Inside a two-story, air-conditioned room awash with the glow of large flat screen monitors, ERCOT (Electric Reliability Council Of Texas) monitors ninety percent of the state's power. This is where electricity demand meets supply and vice versa.

"It's much more complicated than you'd think," said Dan Woodfin, the Director of ERCOT System Operations. "A lot of communication is required, not only with ERCOT but also the communications between ERCOT and all of the entities that participate in the market."

ERCOT deals with 550 private power generators who supply Texas' massive grid, requiring more electricity when it's needed and less when it's not.

Entering this summer season, ERCOT planners suggest the state is in good shape. Unlike 2011, when the system experienced the greatest demand in its history, 2015 should be relatively mild.
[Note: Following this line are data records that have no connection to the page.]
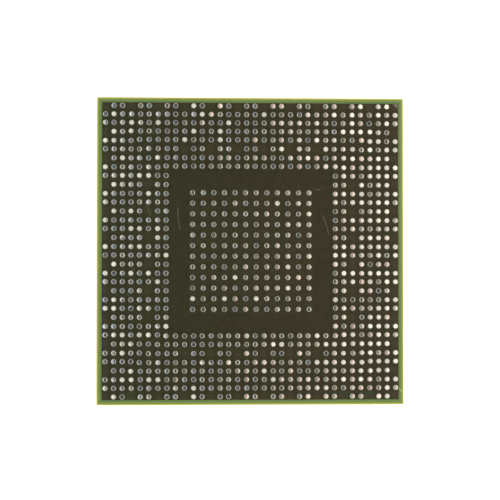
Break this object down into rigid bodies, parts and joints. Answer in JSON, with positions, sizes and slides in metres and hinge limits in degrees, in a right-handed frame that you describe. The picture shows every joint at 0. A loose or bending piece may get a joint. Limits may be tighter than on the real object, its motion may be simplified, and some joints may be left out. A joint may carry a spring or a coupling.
{
  "type": "ball grid array package",
  "caption": "Square flip-chip ball grid array: bare die and capacitors on one side of a thin laminate board, solder balls in edge rows and a centre field on the other.",
  "frame": {"origin": "centre of the die's back face, which is the lowest face and the one it rests on", "axes": "+Z from the die through the board to the solder balls; +X and +Y along the board's edges, with the bare corner triangle that marks the first ball at +X and +Y"},
  "size_m": [0.029, 0.029, 0.0023],
  "materials": {
    "silicon": "polished",
    "bump_solder": "satin",
    "underfill": "satin",
    "green_mask": "satin",
    "copper": "satin",
    "resin": "matte",
    "laminate": "matte",
    "land_finish": "satin",
    "olive_mask": "satin",
    "ball_solder": "satin",
    "ceramic": "matte",
    "plating": "satin"
  },
  "bodies": {
    "root": {"die": "silicon", "die_bumps": "bump_solder", "underfill": "underfill", "die_side_mask": "green_mask", "die_side_copper": "copper", "die_side_build_up": "resin", "core_laminate": "laminate", "core_vias": "copper", "ball_side_build_up": "resin", "ball_side_copper": "copper", "ball_lands": "land_finish", "ball_side_mask": "olive_mask", "balls_front": "ball_solder", "balls_right": "ball_solder", "balls_back": "ball_solder", "balls_left": "ball_solder", "balls_centre": "ball_solder", "capacitor_pads": "land_finish", "capacitor_solder": "bump_solder", "capacitor_body_1": "ceramic", "capacitor_body_2": "ceramic", "capacitor_body_3": "ceramic", "capacitor_body_4": "ceramic", "capacitor_body_5": "ceramic", "capacitor_body_6": "ceramic", "capacitor_body_7": "ceramic", "capacitor_body_8": "ceramic", "capacitor_body_9": "ceramic", "capacitor_body_10": "ceramic", "capacitor_body_11": "ceramic", "capacitor_body_12": "ceramic", "capacitor_body_13": "ceramic", "capacitor_body_14": "ceramic", "capacitor_body_15": "ceramic", "capacitor_body_16": "ceramic", "capacitor_ends_1": "plating", "capacitor_ends_2": "plating", "capacitor_ends_3": "plating", "capacitor_ends_4": "plating", "capacitor_ends_5": "plating", "capacitor_ends_6": "plating", "capacitor_ends_7": "plating", "capacitor_ends_8": "plating", "capacitor_ends_9": "plating", "capacitor_ends_10": "plating", "capacitor_ends_11": "plating", "capacitor_ends_12": "plating", "capacitor_ends_13": "plating", "capacitor_ends_14": "plating", "capacitor_ends_15": "plating", "capacitor_ends_16": "plating"}
  },
  "joints": []
}
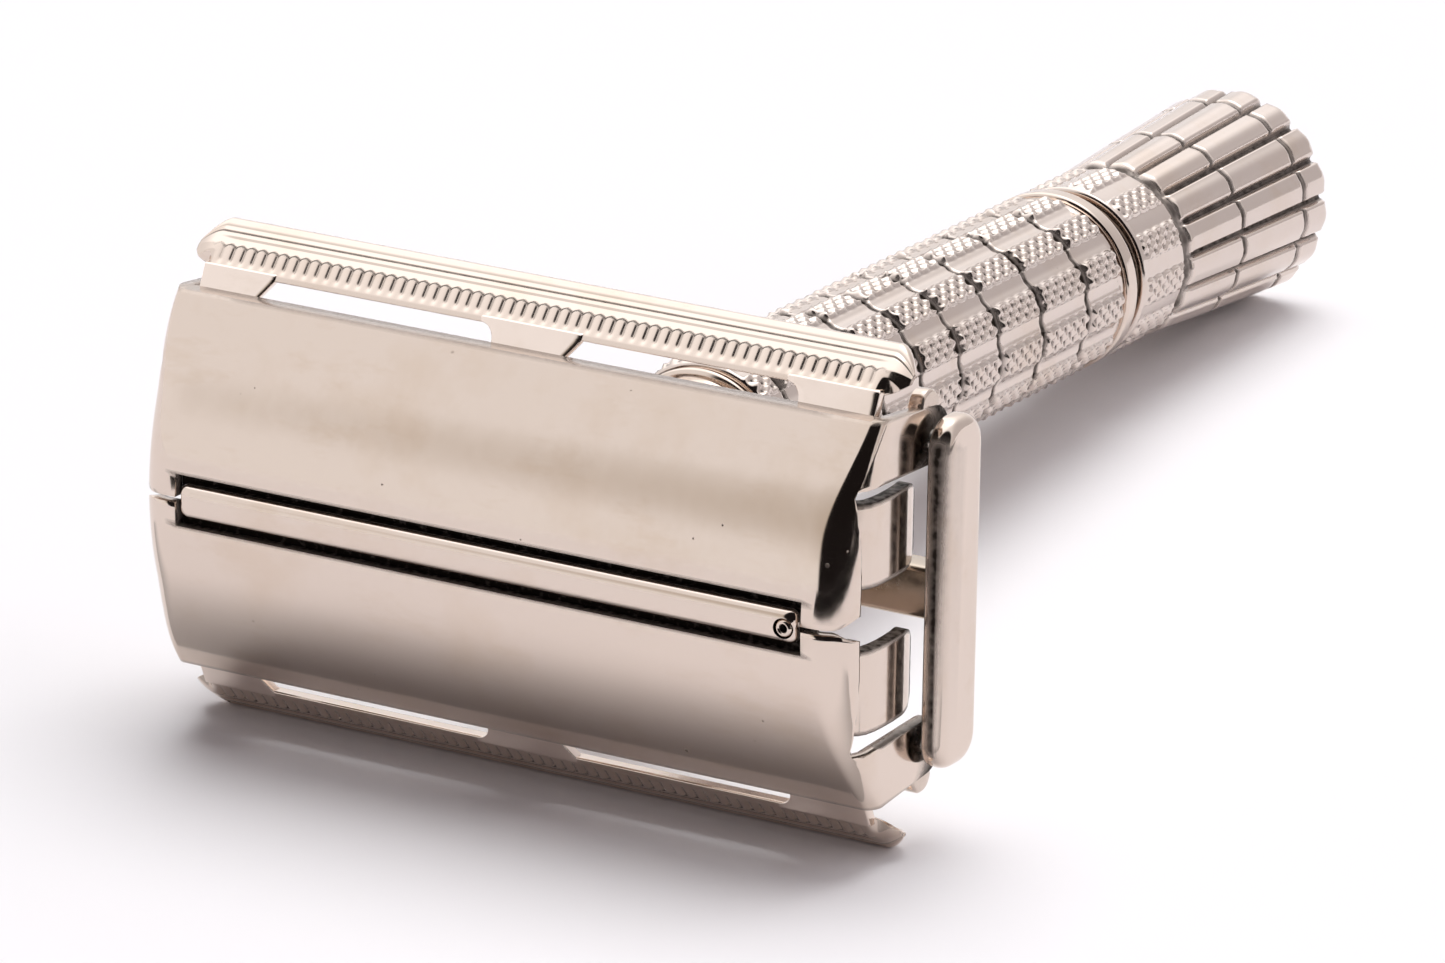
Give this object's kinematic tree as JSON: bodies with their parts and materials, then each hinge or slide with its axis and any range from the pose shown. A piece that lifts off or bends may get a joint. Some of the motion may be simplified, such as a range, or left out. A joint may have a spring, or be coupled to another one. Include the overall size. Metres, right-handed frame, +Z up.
{
  "type": "safety razor",
  "caption": "Twist-to-open double-edge safety razor: two doors over a fluted safety-bar guard, and a knurled handle with a flared ribbed knob, lying on its side.",
  "frame": {"origin": "bottom centre of the bounding box of the razor lying on its side on a flat surface", "axes": "+Y along the razor from the head to the knob, +X along the head, +Z up"},
  "size_m": [0.0454, 0.0828, 0.027],
  "materials": {
    "nickel_plate": "polished nickel plate, lightly worn",
    "nickel_bright": "bright polished nickel plate, lightly pitted",
    "nickel_worn": "dull worn nickel plate",
    "brass_turned": "turned brass",
    "steel": "plain steel"
  },
  "bodies": {
    "handle": {"guard_plate": "nickel_plate", "centre_bar": "nickel_bright", "bar_rivet_left": "steel", "bar_rivet_right": "steel", "neck_collar": "nickel_worn", "handle_barrel": "nickel_plate", "rod_guide_bush": "brass_turned", "barrel_end_ring": "nickel_bright", "spring_washer": "steel"},
    "knob": {"twist_knob": "nickel_plate", "drive_nut": "brass_turned", "knob_end_plug": "nickel_plate"},
    "carrier": {"push_rod": "steel", "carrier_bar": "nickel_worn", "end_cap_left": "nickel_bright", "end_cap_right": "nickel_bright", "hinge_pin_upper_left": "steel", "hinge_pin_upper_right": "steel", "hinge_pin_lower_left": "steel", "hinge_pin_lower_right": "steel"},
    "door_upper": {"door_upper": "nickel_bright"},
    "door_lower": {"door_lower": "nickel_bright"}
  },
  "joints": [
    {"name": "knob_twist", "type": "hinge", "parent": "handle", "child": "knob", "pos_m": [0, 0.03058, 0.00707], "axis": [0, -0.9951, 0.099], "range_deg": [0, 720]},
    {"name": "carrier_lift", "type": "slide", "parent": "handle", "child": "carrier", "axis": [0, -0.9951, 0.099], "range_m": [0, 0.0054]},
    {"name": "door_upper_swing", "type": "hinge", "parent": "carrier", "child": "door_upper", "pos_m": [0, -0.03162, 0.0213], "axis": [-1, 0, 0], "range_deg": [0, 85]},
    {"name": "door_lower_swing", "type": "hinge", "parent": "carrier", "child": "door_lower", "pos_m": [0, -0.0332, 0.00538], "axis": [1, 0, 0], "range_deg": [0, 85]}
  ],
  "couplings": [
    {"joint": "carrier_lift", "follows": "knob_twist", "m_per_rad": 0.000429},
    {"joint": "door_upper_swing", "follows": "knob_twist", "ratio": 0.118},
    {"joint": "door_lower_swing", "follows": "knob_twist", "ratio": 0.118}
  ]
}
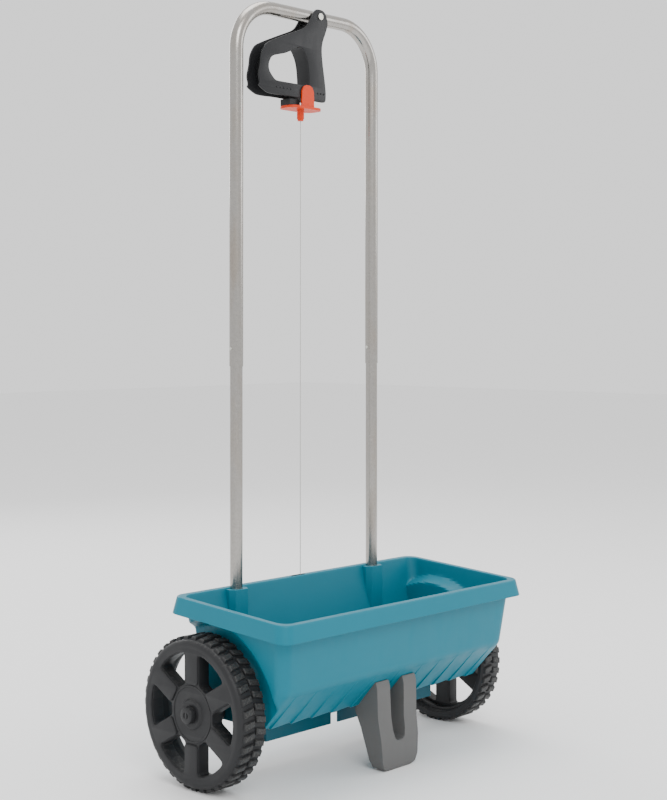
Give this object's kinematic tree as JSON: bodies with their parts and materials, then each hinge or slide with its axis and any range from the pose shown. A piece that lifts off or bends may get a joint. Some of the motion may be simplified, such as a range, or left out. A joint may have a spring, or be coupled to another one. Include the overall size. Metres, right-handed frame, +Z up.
{
  "type": "drop spreader",
  "caption": "Two-wheeled walk-behind drop spreader with an open tub, a forked front foot, a tube handle and a squeeze grip that opens the outlet shutter by a cord.",
  "frame": {"origin": "on the ground, at the middle of the machine's box", "axes": "+X along the axle, +Y towards the person who pushes it, +Z up"},
  "size_m": [0.6292, 0.2916, 1.219],
  "materials": {
    "hopper_plastic": "moulded polypropylene with a satin skin",
    "shutter_plastic": "moulded plastic",
    "foot_plastic": "moulded plastic",
    "wheel_plastic": "moulded plastic",
    "cap_plastic": "moulded plastic",
    "grip_plastic": "moulded plastic",
    "clip_plastic": "moulded plastic",
    "roller_plastic": "moulded plastic",
    "bush_nylon": "natural nylon",
    "guide_plastic": "moulded plastic",
    "tube_steel": "bright zinc plated tube",
    "axle_steel": "drawn steel",
    "fastener_steel": "zinc plated",
    "spring_steel": "spring wire",
    "cord_fibre": "twisted polyester cord"
  },
  "bodies": {
    "chassis": {"hopper": "hopper_plastic", "outlet_shoe": "hopper_plastic", "shoe_screws": "fastener_steel", "foot": "foot_plastic", "foot_screws": "fastener_steel", "left_axle_bush": "bush_nylon", "right_axle_bush": "bush_nylon", "shutter_hinge_pin": "axle_steel", "shutter_spring": "spring_steel", "left_lower_tube": "tube_steel", "right_lower_tube": "tube_steel", "joint_buttons": "fastener_steel", "socket_screws": "fastener_steel", "upper_handle": "tube_steel", "grip_pivot_pin": "fastener_steel", "grip_pivot_nut": "fastener_steel", "cord_guide": "guide_plastic"},
    "drive_axle": {"axle": "axle_steel", "drive_pin": "axle_steel", "metering_roller": "roller_plastic", "axle_washers": "fastener_steel", "left_wheel": "wheel_plastic", "left_hub_cap": "cap_plastic", "right_hub_cap": "cap_plastic"},
    "free_wheel": {"right_wheel": "wheel_plastic"},
    "shutter": {"shutter_flap": "shutter_plastic"},
    "grip": {"grip_lever": "grip_plastic"},
    "dose_clip": {"dose_clip": "clip_plastic", "clip_block": "grip_plastic"},
    "cord": {"pull_cord": "cord_fibre", "cord_crimp": "fastener_steel"}
  },
  "joints": [
    {"name": "drive_wheel_spin", "type": "hinge", "parent": "chassis", "child": "drive_axle", "pos_m": [0, 0.03084, 0.115], "axis": [1, 0, 0], "continuous": true},
    {"name": "free_wheel_spin", "type": "hinge", "parent": "chassis", "child": "free_wheel", "pos_m": [0.28, 0.03084, 0.115], "axis": [1, 0, 0], "continuous": true},
    {"name": "grip_squeeze", "type": "hinge", "parent": "chassis", "child": "grip", "pos_m": [0.016, 0.08954, 1.206], "axis": [0, 1, 0], "range_deg": [0, 22]},
    {"name": "shutter_open", "type": "hinge", "parent": "chassis", "child": "shutter", "pos_m": [0, 0.04884, 0.0875], "axis": [1, 0, 0], "range_deg": [0, 29.73], "stiffness_Nm_per_rad": 0.2, "springref_deg": -20.05},
    {"name": "dose_slide", "type": "slide", "parent": "grip", "child": "dose_clip", "axis": [1, 0, 0], "range_m": [-0.006, 0.006]},
    {"name": "cord_sway", "type": "hinge", "parent": "dose_clip", "child": "cord", "pos_m": [-0.0154, 0.08954, 1.031], "axis": [0, 1, 0], "range_deg": [-26.06, 0]}
  ],
  "couplings": [
    {"joint": "shutter_open", "follows": "grip_squeeze", "ratio": 1.3424},
    {"joint": "cord_sway", "follows": "grip_squeeze", "ratio": -1.1754}
  ]
}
Add that to new power plants coming on line each year, and the generating capacity is matching the state's growth in population.

Chris Coleman, ERCOT's meteorologist told Eyewitness News there shouldn't be the need for voluntary conservation or rolling black-outs this summer. "I'm expecting near normal to below normal temperatures, relating that to the ERCOT load expectations," he explained. "We'reexpecting less than normal demand for generation and our supplies should easily meet those demands."

So expect your bill to be somewhat lower this summer than in years past, not necessarily because of price but because of use.